BAGDAD, 31 mai 2006 (AFP) - L'état d'urgence a été déclaré pendant un mois mercredi à Bassorah, capitale méridionale de l'Irak saisie par la violence, tandis que le Haut tribunal pénal irakien a décidé de tenir sa prochaine audience le 5 juin dans le procès du président déchu Saddam Hussein.
La violence a continué d'ensanglanter le pays avec la découverte de 40 corps et la mort de 22 personnes mercredi, au lendemain d'une journée particulièrement sanglante au cours de laquelle 53 personnes avaient péri.
"Nous espérons, à travers la mobilisation des services de sécurité pendant un mois et le dialogue avec les différents protagonistes, venir à bout de la crise" à Bassorah, située à 550 km au sud de Bagdad, a déclaré le Premier ministre Nouri al-Maliki qui visitait la ville pour la première fois depuis sa prise de fonction le 20 mai.
En s'adressant dans la matinée aux responsables locaux, M. Maliki a menacé de frapper d'une main de fer les auteurs de violences qui se sont multipliées dans la ville sur fond de rivalités interchiites pour le contrôle de la contrebande lucrative de produits pétroliers.
"Nous avons pour responsabilité de nous dresser devant tous ceux qui violent les droits de l'Homme", a-t-il averti.
"La sécurité d'abord, la sécurité ensuite et toujours", a-t-il martelé au début de sa visite. Le vice-président sunnite, Tarek al-Hachémi, qui l'accompagnait, a annoncé la mise en place de points de contrôle pour saisir les armes non autorisées et rétablir le calme à Bassorah.
Les corps de quarante personnes assassinées et certaines portant des marques de torture ou décapitées ont été découverts dans Bagdad, ses environs et au nord de la capitale, selon des sources de sécurité.
Les enlèvements et les exécutions sommaires se sont multipliées depuis une attaque, en février, contre un mausolée chiite dans la ville sunnite de Samarra, qui a été suivie par des violences meurtrières entre chiites et sunnites.
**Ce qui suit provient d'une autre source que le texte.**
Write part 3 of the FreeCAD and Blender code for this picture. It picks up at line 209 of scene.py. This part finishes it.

En outre, 22 personnes ont été tuées dans la journée, dont neuf mercredi soir dans une attaque au mortier contre des habitations du quartier de Doura, dans le sud de Bagdad.
Un journaliste sportif de Iraqia, Jaafar Ali, a également été abattu, ce qui porte à 11 le nombre de reporters de cette chaîne publique assassinés en Irak depuis l'invasion de mars 2003, selon l'organisation Reporters sans frontières.
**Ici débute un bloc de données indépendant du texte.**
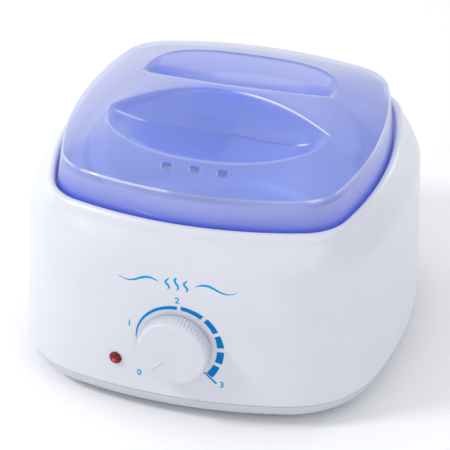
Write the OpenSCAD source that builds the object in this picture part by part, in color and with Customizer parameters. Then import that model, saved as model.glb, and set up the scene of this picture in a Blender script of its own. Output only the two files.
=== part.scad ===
// Wax warmer pot: a squarish plastic heater with a lift-out pot, a bail handle, a knob and a grip lid.
// Millimetres. The table is z = 0, the plan centre is the origin, and the knob faces -Y.

/* [Body] */
// Overall width and depth at the widest place, close to the table
body_w = 190; // [188:0.5:192]
// Height of the crease where the wall turns into the shoulder
wall_h = 87; // [86:0.5:88]
// Wall thickness of the moulded shells
wall_t = 2.4; // [2:0.1:2.6]

/* [Lid] */
// Height of the dome above the lid's own crease
dome_h = 17.1; // [16:0.1:18]
// Depth of the finger grips below the bridge
grip_depth = 15.8; // [12:0.2:16]
// Half-width of the bridge at its middle
bridge_w = 3; // [2.6:0.1:4]
// Wall thickness of the lid, measured straight down
lid_t = 2.2; // [1.8:0.1:2.4]

/* [Knob] */
// Radius of the knob over its ribs
knob_r = 17.6; // [16:0.2:18]
// Number of grip ribs round the knob
knob_ribs = 60; // [40:4:72]
// Pointer angle at rest, clockwise from straight up as seen from the front
pointer_deg = 225; // [180:5:225]

/* [Pot] */
// Inside radius of the lift-out pot
pot_r = 60.5; // [56:0.5:60.5]
// Thickness of the pot's wall
pot_t = 1; // [0.8:0.1:1]
// Radius of the bail's wire
wire_r = 1.6; // [1.4:0.1:1.8]

/* [Hidden] */
$fn = 96;

stations = 64;            // stations round the lofted shells
side_k = 2.35;            // side arc radius over half-width
gap = 0.1;                // clearance between parts that touch in use

// body, from the table up
bw = body_w / 2;
tray_in = 11.6;           // how far the base's flat bottom is set in from the wall
foot_h = 2.5;             // the base cover's underside stands this high on the feet
tray_t = 2.5;             // thickness of that flat bottom
part_z = 13.5;            // parting line between housing and base cover
tongue_h = 3;             // the base cover reaches this far up inside the housing
deck_z = 97;              // ledge the lid and the cup's flange stand on
deck_t = wall_t;
lip_z = deck_z + 6.1;
lip_q = 0.308;            // corner radius over half-width at the lip and the lid
post = 62;                // screw post offset from the centre lines
post_r = 4.5;
foot = 48;                // foot offset from the centre lines
foot_r = 8;
peg_r = 2.5;              // peg of a foot
screw_r = 1.5;            // base screws
head_r = 3;

// heating well and what hangs on it
cup_ri = 63.3;
cup_ro = 64.5;
cup_z = 39.8;             // underside of the heating cup
cup_t = 1.2;              // floor and flange of the cup
band_z = 46;
band_h = 30;
band_ro = cup_ro + 3;
clamp = [0, 73, 61];      // middle of the clamp screw
sleeve_z = 41;
sleeve_h = 48;
sleeve_r = 71;
shield_z = 29;
shield_t = 0.8;
shield_r = 62;
post_turns = [30, 150, 270];
shield_post = 50;         // distance of the shield's posts from the centre
fuse = [0, 22, 37.5];
fuse_r = 2;
fuse_half = 13;           // half its length over the wire ends
fuse_hole = 20;           // holes for its leads in the shield, to each side
bulb = [0, -24, 37];
bulb_r = 2.5;
bulb_half = 25;

// front panel
far_y = 103.7;            // half the overall depth, to the knob's pointer ridge and to the inlet
panel_y = -94.75;         // just proud of the front wall at the knob
knob_z = 43.5;
shaft_r = 3;
bush_r = 4;               // threaded bush of the thermostat
stat_w = 30;              // thermostat case
stat_d = 16;
stat_h = 26;
stat_y = -75;             // its back
ear_x = 18;               // tips of its two terminals
ear_y = -83.6;
lamp = [-30.8, -92.6, 29.5];
lamp_turn = -8.2;         // the wall is curved, so the lamp stands a little askew
lamp_r = 2.55;            // stem of the lens
lens_r = 3.1;             // flange of the lens
lamp_l = 22;              // depth of the lamp's sleeve behind the wall

// back panel and wiring
inlet_z = 28;
inlet_w = 28;
inlet_h = 18;
inlet_y = 80;             // inner end of the inlet
fix_x = 19.5;             // inlet screws
pin_x = 5;
pin_r = 1.2;
pin_in = 76;              // inner end of the pins
block_y = 50;             // terminal block
block_d = 16;
way = 12;                 // spacing of its three ways
wire_z = 10;              // height of its wire holes
lead_r = 1;

// lift-out pot and bail
pot_z = cup_z + cup_t + 0.3;
rim_z = deck_z + cup_t + 0.05;
bead = 68.2;              // radius at which the rim's rolled edge runs
bail_z = rim_z + 4.95;
bail_r = 66;
lug_x = 61.8;             // inner face of the bail's lugs
lug_t = 2;
grip_deg = 44;            // length of the bail's grip as an angle

// lid
lid_a = 76.9;             // half-width at the lid's crease
lid_z = 117.2;            // height of the crease
vent = [13.7, -63];       // spacing and place of the steam vents
grip_k = 0.0052;          // how fast the bridge widens
tip_f = 54.8;             // half-length of the front grip
out_f = 57.2;             // its far edge, from the centre
tip_r = 49.2;             // half-length of the rear grip
out_r = 44.5;             // its far edge
edge_k = 3.2;             // squareness of the dome's level lines
dome_k = 2.14;            // fullness of the dome
grip_exp_f = 2.24;        // roundness of the far edges
grip_exp_r = 3.1;
rear_share = 0.9;         // rear grip's depth over the front one's

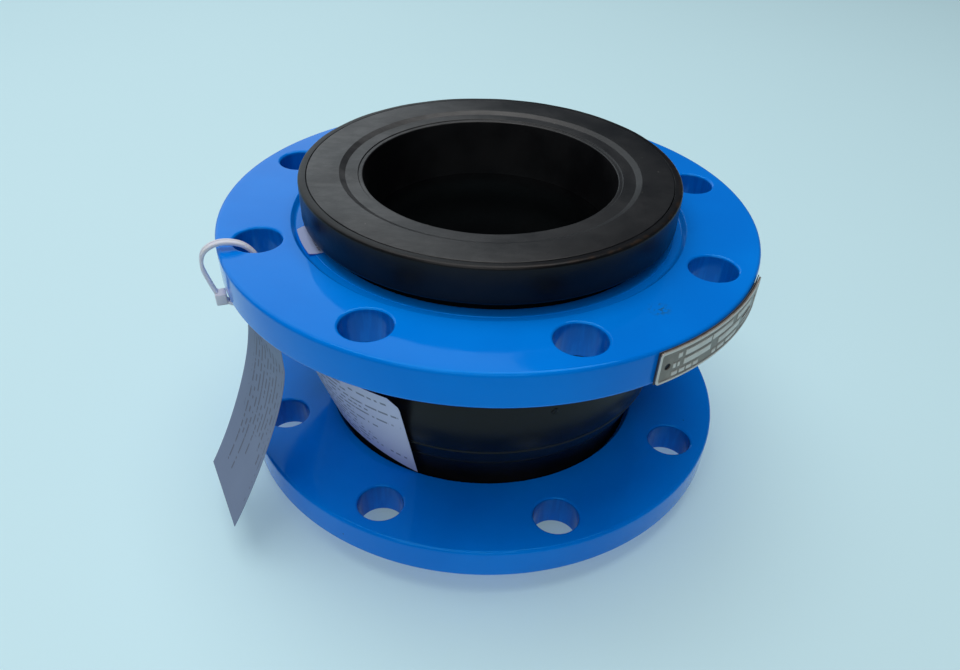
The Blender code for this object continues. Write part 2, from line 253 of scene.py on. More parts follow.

Entre-temps à Bagdad, les avocats de la défense du président déchu et de sept de ses lieutenants jugés pour le meurtre de 148 villageois chiites de Doujaïl, ont demandé en vain une suspension du procès devant le Haut tribunal pénal irakien, après avoir accusé le procureur général d'avoir suscité des témoignages à charge.
"La procédure doit être suspendue jusqu'à la clarification de cette affaire", a déclaré un avocat de la défense qui soutient, en se basant sur des déclarations de témoins, que le procureur général, Jaafar al-Moussaoui, s'était rendu à Doujaïl, au nord de Bagdad, pour demander à des habitants de déposer contre les anciens dirigeants irakiens, avant le procès.
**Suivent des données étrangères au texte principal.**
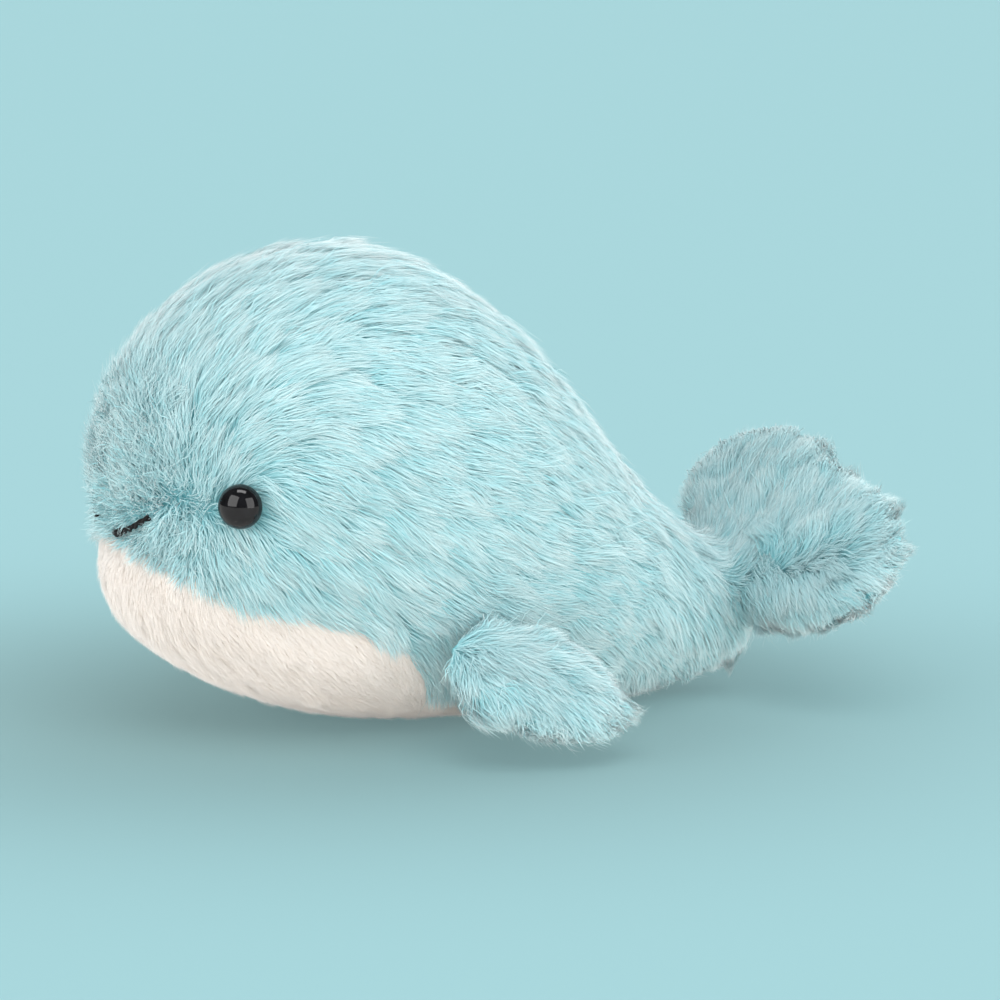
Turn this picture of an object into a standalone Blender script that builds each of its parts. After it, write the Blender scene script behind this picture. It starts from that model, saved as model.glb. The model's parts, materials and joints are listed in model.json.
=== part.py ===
"""Plush whale: a stuffed toy sewn from fur panels, with a cream belly and plastic eyes.

Run it with blender --background --python part.py, or from Blender's text editor.
Metres, +Z up. The whale faces -Y, its left side is +X, and it lies on its belly at Z = 0.
"""

import math

import bmesh
import bpy
from mathutils import Matrix, Vector

# Body: an egg that tapers into a round tail end, the tail ball
BODY_LENGTH = 0.1580
BODY_WIDTH = 0.1120
BODY_HEIGHT = 0.1190
TAIL_BALL_RADIUS = 0.0185
TAIL_BALL_HEIGHT = 0.0215
NOSE_OPENING_RADIUS = 0.0014
CREASE_DEPTH = 0.0045
CREASE_HEIGHT = 0.0100
CREASE_WIDTH = 0.0300
CREASE_REACH = 0.0250
BELLY_FLAT_DEPTH = 0.0005

# Fabric walls, and the gaps between the pieces
BODY_WALL = 0.0024
LIMB_WALL = 0.0014
SEAM_GAP = 0.0003
STUFFING_GAP = 0.0004
HINGE_GAP = 0.0004
CUTTER_OVERRUN = 0.0300

# Safety eyes: a dome on a ribbed post, held by a lock washer inside the head
EYE_RADIUS = 0.0053
EYE_DOME = 0.0044
EYE_RIM = 0.0006
EYE_BACK = 0.0560
EYE_HEIGHT = 0.0607
EYE_FORWARD_TURN = math.radians(35)
POST_RADIUS = 0.0021
POST_LENGTH = 0.0120
POST_RIB = 0.0004
POST_GAP = 0.0003
WASHER_RADIUS = 0.0060
WASHER_THICKNESS = 0.0014
WASHER_COLLAR = 0.0012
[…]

A l'appui de ses accusations, la défense a montré un document vidéo sur cette visite, mais le procureur a affirmé que la personne montrée n'était pas lui et le juge a retenu sa version.
Plusieurs témoins de la défense ont été arrêtés mercredi soir, sur ordre du Haut tribunal pénal irakien, a indiqué un responsable américain sans préciser leur nombre.
La chaîne de télévision Al-Arabiya a évoqué quatre arrestations.
"Ils ont été arrêtés dans le cadre d'une enquête sur leurs accusations contre le procureur général Jaafar al-Moussaoui, afin de s'assurer qu'ils restent à Bagdad", a indiqué le responsable américain, précisant qu'ils n'étaient pas inculpés.
Le Tribunal, qui a auditionné mercredi cinq témoins, a fixé au 5 juin sa prochaine audience.
George W. Bush s'est dit "troublé" mercredi par les soupçons de massacre de civils qu'auraient perpétré les Marines dans une ville d'Irak, et a assuré que les coupables seraient punis si les faits potentiellement désastreux pour l'armée américaine étaient vérifiés.
"Je suis troublé par les premières informations" rendues publiques, a dit M. Bush dans sa première réaction à l'affaire de Haditha.
Au moins 24 civils irakiens ont été tués le 19 novembre 2005 dans cette localité à 260 km à l'ouest de Bagdad. Selon la version initiale fournie par les Marines, ils ont péri dans l'explosion d'un engin dissimulé en bord de route.